Mahkamah Konstitusi (MK) juga menolak permohonan Judicial Review (uji materi) yang diajukan oleh pengacara Farhat Abbas. Farhat melakukan permohonan uji materi terhadap UU No. 11/2008 tentang Informasi dan Transaksi Elektronik (ITE) karena terkena Pasal 28 ayat (2) gara-gara membuat pernyataan di media sosial twitter yang mengandung unsur penghinaan terhadap suku, agama, ras, dan antargolongan (SARA) terhadap Wakil Gubernur DKI Jakarta Basuki Tjahaja Purnama atau Ahok. Farhat dilaporkan ke Polda Metro tanggal 10 Januari 2013 oleh Persatuan Islam Tionghoa Indonesia. "MK menilai penyebaran informasi yang dilakukan dengan maksud menimbulkan rasa kebencian dan permusuhan bertentangan dengan jaminan pengakuan serta penghormatan atas hak dan kebebasan individu.

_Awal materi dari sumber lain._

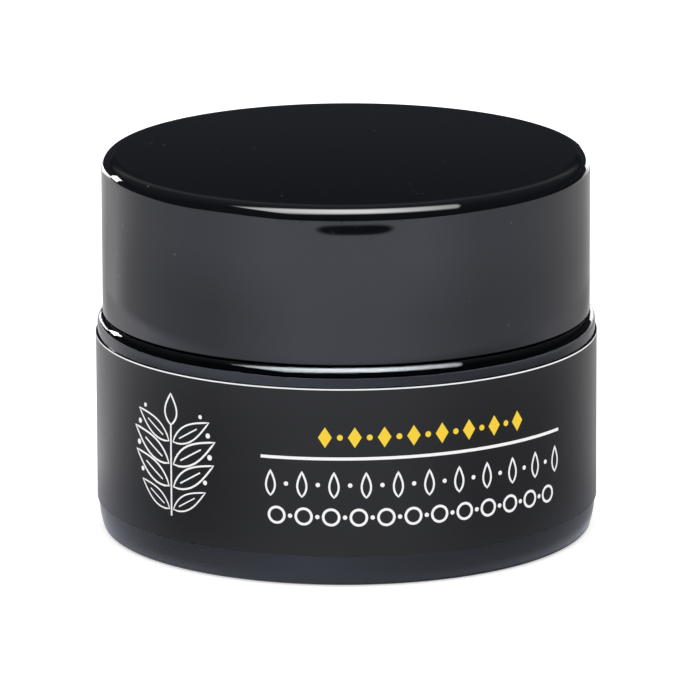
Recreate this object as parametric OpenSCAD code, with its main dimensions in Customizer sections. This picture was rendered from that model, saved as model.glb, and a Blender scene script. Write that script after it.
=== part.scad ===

Dan bertentangan pula dengan tuntutan yang adil sesuai dengan pertimbangan moral nilai-nilai agama, keamanan dan ketertiban umum," jelas Arief, Hakim Konstitusi. Polisi akhirnya tidak meneruskan laporan kasus ini karena laporan telah dicabut dan Farhat telah berdamai.[10]

3. Tata Cara Intersepsi

Terkait RPP Penyadapan, Meskipun Mahkamah Agung menganggap hal itu sah karena tidak bertentangan dengan UU[11], Mahkamah Kostitusi mengabulkan uji materi pasal 31 ayat (4) Undang-Undang Nomor 11 tahun 2008 tentang Informasi dan Transaksi Elektronik (ITE). Dengan begitu, Rancangan Peraturan Pemerintah Penyadapan, yang mengacu pada pasal itu, tidak bisa disahkan. "Mengabulkan permohonan untuk seluruhnya," kata Ketua Majelis Konstitusi Mahfud MD saat membacakan putusan di Gedung MK, Jakarta Pusat, Kamis 24 Februari 2011. Majelis menyatakan pasal itu tidak memiliki kekuatan hukum mengikat. Dalam pertimbangannya, majelis berpendapat, penyadapan harus diatur oleh Undang-Undang.[12]

4. Bukti Elektronis

Terbaru, dalam skandal "Papa Minta Saham" tahun atau Kasus PT Freeport Indonesia 2015 membuat Mantan Ketua Dewan Perwakilan Rakyat Setya Novanto mengajukan permohonan uji materi atas Undang Undang Informasi dan Transaksi Elektronik (ITE) serta Undang Undang KPK. “Pemohon merasa dirugikan dengan ketentuan Pasal 5 ayat (1) dan ayat (2) serta Pasal 44 huruf b UU ITE,” ujar kuasa hukum Novanto, Syaefullah Hamid, di Gedung Mahkamah Konstitusi Jakarta, seperti dikutip dari Antara, Kamis (25 Februari 2016). Adapun dua ketentuan tersebut mengatur bahwa informasi atau dokumen elektronik merupakan salah satu alat bukti dalam penyidikan, penuntutan, dan pemeriksaan di pengadilan yang sah. Novanto juga merasa dirugikan dengan berlakunya ketentuan Pasal 26A UU KPK terkait alat bukti elektronik yang sah. Novanto menilai bahwa ketentuan-ketentuan tersebut tidak mengatur secara tegas mengatur tentang alat bukti yang sah, serta siapa yang memiliki wewenang untuk melakukan perekaman.[13] "Perekaman yang dilakukan secara tidak sah (ilegal) atau tanpa izin orang yang berbicara dalam rekaman, atau dilakukan secara diam-diam tanpa diketahui pihak yang terlibat dalam pembicaraan secara jelas melanggar hak privasi dari orang yang pembicaraanya direkam," kata dia. Sehingga, bukti rekaman itu tidak dapat dijadikan sebagai alat bukti karena diperoleh secara ilegal. Majelis hakim Ketua MK Arief Hidayat pun memberikan saran perbaikan permohonan, sebab tidak ada kedudukan hukum pemohon sebagai anggota DPR.